# SET EXERCISE
Transcribe only the lines from the line with "obj.matrix_parent_inverse = Matrix.Identity(4)" through the line with "generator, are added", exactly, counting both of those lines as part of the stretch.
------------------------------------
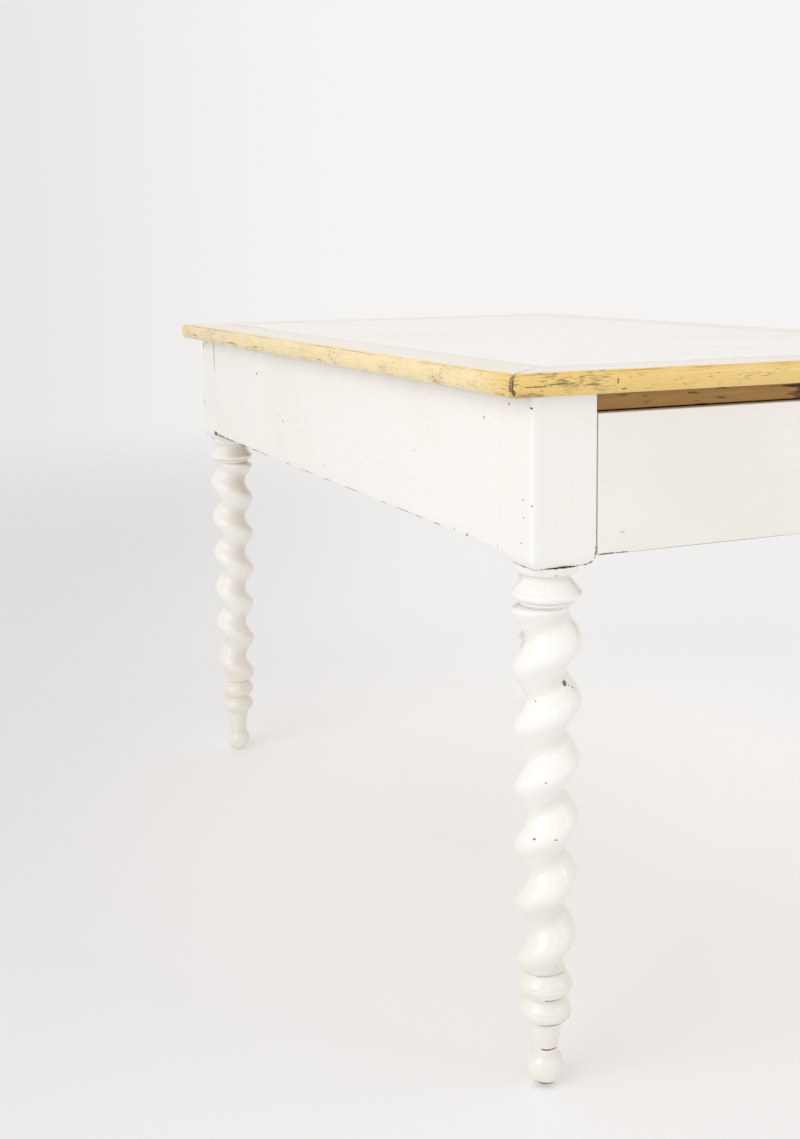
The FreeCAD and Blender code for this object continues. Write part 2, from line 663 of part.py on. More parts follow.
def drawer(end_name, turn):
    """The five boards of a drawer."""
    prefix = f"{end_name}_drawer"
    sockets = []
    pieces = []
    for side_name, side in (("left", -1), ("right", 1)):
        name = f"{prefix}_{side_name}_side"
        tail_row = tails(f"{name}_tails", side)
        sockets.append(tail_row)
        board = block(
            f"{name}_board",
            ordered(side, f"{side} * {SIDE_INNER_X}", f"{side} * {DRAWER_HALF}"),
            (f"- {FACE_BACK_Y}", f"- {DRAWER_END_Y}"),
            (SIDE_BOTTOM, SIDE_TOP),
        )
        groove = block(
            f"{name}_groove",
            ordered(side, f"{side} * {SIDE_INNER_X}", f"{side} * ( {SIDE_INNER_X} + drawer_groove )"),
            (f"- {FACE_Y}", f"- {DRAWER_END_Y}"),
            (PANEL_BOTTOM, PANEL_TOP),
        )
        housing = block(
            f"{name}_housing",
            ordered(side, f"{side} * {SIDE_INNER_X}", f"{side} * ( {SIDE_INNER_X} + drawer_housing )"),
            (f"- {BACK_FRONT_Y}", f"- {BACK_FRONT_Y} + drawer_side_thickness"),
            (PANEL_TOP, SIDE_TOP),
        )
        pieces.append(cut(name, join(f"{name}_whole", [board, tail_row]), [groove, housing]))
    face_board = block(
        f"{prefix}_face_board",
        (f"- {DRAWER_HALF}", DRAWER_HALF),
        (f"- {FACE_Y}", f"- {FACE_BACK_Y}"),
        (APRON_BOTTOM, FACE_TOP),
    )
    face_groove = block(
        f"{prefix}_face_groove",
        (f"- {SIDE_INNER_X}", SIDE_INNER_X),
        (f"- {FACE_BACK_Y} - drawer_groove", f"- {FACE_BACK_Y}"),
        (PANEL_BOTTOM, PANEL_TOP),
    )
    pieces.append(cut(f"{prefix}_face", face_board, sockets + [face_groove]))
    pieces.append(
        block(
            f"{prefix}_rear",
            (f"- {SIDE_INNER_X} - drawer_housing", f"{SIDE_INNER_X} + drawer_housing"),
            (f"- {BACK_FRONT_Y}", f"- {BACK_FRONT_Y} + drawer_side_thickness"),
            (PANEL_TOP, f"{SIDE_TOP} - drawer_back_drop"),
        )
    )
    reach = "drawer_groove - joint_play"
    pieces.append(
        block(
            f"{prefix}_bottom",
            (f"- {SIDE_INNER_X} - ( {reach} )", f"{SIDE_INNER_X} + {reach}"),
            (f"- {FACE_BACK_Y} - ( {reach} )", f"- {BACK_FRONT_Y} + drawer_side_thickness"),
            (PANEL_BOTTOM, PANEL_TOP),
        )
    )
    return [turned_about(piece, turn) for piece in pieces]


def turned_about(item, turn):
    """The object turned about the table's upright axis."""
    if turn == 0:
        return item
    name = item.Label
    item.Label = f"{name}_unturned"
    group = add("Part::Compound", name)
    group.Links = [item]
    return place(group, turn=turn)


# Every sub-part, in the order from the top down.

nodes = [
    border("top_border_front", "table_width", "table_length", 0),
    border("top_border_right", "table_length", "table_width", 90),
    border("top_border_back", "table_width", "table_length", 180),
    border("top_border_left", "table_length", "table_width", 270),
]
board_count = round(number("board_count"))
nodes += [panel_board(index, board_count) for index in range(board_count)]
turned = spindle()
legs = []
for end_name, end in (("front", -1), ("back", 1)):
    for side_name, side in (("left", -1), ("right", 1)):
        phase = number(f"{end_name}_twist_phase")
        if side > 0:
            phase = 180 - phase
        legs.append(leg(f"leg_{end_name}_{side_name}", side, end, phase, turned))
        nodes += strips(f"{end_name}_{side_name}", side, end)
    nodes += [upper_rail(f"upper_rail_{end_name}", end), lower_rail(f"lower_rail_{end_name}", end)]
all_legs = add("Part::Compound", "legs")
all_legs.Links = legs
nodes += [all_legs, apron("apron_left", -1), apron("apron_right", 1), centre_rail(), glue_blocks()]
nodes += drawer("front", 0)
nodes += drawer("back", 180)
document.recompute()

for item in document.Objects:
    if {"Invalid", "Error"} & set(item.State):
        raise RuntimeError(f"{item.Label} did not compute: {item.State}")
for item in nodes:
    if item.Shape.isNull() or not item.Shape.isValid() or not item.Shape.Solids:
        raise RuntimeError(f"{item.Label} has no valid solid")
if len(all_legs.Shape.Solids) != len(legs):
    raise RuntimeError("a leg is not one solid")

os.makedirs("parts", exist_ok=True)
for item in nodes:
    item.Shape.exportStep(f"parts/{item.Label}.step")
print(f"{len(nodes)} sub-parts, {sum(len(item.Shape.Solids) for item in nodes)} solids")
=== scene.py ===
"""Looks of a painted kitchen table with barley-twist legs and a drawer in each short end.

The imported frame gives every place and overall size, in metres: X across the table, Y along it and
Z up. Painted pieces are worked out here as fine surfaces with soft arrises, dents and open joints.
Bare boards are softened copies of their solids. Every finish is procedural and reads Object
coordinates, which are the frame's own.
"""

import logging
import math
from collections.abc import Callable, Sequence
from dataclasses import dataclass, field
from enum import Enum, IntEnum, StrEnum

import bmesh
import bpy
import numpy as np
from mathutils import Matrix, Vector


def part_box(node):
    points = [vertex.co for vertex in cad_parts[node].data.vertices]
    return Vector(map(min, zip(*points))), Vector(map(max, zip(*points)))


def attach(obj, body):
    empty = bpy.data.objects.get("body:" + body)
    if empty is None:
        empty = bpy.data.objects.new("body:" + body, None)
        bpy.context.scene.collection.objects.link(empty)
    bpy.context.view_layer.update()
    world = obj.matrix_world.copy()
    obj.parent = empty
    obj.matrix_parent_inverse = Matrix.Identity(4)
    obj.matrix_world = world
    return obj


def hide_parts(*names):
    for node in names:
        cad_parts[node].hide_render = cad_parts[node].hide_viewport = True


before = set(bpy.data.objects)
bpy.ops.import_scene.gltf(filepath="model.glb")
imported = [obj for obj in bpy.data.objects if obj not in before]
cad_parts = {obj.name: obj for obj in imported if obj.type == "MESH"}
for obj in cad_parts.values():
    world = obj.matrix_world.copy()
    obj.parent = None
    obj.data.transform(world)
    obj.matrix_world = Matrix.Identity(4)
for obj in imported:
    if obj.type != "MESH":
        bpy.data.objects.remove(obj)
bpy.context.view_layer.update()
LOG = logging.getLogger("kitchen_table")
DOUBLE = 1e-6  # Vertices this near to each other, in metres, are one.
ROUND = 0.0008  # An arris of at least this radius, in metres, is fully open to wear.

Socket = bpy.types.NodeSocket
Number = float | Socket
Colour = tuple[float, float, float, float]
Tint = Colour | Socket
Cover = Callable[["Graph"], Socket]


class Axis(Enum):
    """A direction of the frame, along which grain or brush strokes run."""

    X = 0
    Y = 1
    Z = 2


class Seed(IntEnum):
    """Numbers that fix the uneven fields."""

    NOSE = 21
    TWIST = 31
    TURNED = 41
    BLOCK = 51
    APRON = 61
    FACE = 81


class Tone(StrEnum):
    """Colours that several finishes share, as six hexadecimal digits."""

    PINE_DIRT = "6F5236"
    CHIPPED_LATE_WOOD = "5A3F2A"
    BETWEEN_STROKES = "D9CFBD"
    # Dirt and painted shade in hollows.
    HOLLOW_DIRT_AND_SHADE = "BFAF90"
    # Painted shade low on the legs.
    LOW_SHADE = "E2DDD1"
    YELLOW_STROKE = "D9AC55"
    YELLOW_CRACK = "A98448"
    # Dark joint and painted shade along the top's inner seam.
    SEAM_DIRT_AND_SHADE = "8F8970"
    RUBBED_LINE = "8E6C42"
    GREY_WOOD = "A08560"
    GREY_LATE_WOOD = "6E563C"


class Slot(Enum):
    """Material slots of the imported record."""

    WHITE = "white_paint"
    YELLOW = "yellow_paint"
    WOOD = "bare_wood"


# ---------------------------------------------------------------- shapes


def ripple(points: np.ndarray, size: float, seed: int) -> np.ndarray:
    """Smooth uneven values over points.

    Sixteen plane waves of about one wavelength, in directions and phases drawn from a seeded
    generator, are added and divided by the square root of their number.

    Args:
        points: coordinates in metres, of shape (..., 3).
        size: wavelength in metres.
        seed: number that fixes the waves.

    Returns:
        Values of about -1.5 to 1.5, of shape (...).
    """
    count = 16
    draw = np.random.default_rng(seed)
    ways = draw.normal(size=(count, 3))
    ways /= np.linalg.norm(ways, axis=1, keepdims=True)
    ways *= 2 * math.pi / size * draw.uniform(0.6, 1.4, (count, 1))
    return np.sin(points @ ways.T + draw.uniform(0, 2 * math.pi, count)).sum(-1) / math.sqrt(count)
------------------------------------
# TASK ANSWER
    obj.matrix_parent_inverse = Matrix.Identity(4)
    obj.matrix_world = world
    return obj


def hide_parts(*names):
    for node in names:
        cad_parts[node].hide_render = cad_parts[node].hide_viewport = True


before = set(bpy.data.objects)
bpy.ops.import_scene.gltf(filepath="model.glb")
imported = [obj for obj in bpy.data.objects if obj not in before]
cad_parts = {obj.name: obj for obj in imported if obj.type == "MESH"}
for obj in cad_parts.values():
    world = obj.matrix_world.copy()
    obj.parent = None
    obj.data.transform(world)
    obj.matrix_world = Matrix.Identity(4)
for obj in imported:
    if obj.type != "MESH":
        bpy.data.objects.remove(obj)
bpy.context.view_layer.update()
LOG = logging.getLogger("kitchen_table")
DOUBLE = 1e-6  # Vertices this near to each other, in metres, are one.
ROUND = 0.0008  # An arris of at least this radius, in metres, is fully open to wear.

Socket = bpy.types.NodeSocket
Number = float | Socket
Colour = tuple[float, float, float, float]
Tint = Colour | Socket
Cover = Callable[["Graph"], Socket]


class Axis(Enum):
    """A direction of the frame, along which grain or brush strokes run."""

    X = 0
    Y = 1
    Z = 2


class Seed(IntEnum):
    """Numbers that fix the uneven fields."""

    NOSE = 21
    TWIST = 31
    TURNED = 41
    BLOCK = 51
    APRON = 61
    FACE = 81


class Tone(StrEnum):
    """Colours that several finishes share, as six hexadecimal digits."""

    PINE_DIRT = "6F5236"
    CHIPPED_LATE_WOOD = "5A3F2A"
    BETWEEN_STROKES = "D9CFBD"
    # Dirt and painted shade in hollows.
    HOLLOW_DIRT_AND_SHADE = "BFAF90"
    # Painted shade low on the legs.
    LOW_SHADE = "E2DDD1"
    YELLOW_STROKE = "D9AC55"
    YELLOW_CRACK = "A98448"
    # Dark joint and painted shade along the top's inner seam.
    SEAM_DIRT_AND_SHADE = "8F8970"
    RUBBED_LINE = "8E6C42"
    GREY_WOOD = "A08560"
    GREY_LATE_WOOD = "6E563C"


class Slot(Enum):
    """Material slots of the imported record."""

    WHITE = "white_paint"
    YELLOW = "yellow_paint"
    WOOD = "bare_wood"


# ---------------------------------------------------------------- shapes


def ripple(points: np.ndarray, size: float, seed: int) -> np.ndarray:
    """Smooth uneven values over points.

    Sixteen plane waves of about one wavelength, in directions and phases drawn from a seeded
    generator, are added and divided by the square root of their number.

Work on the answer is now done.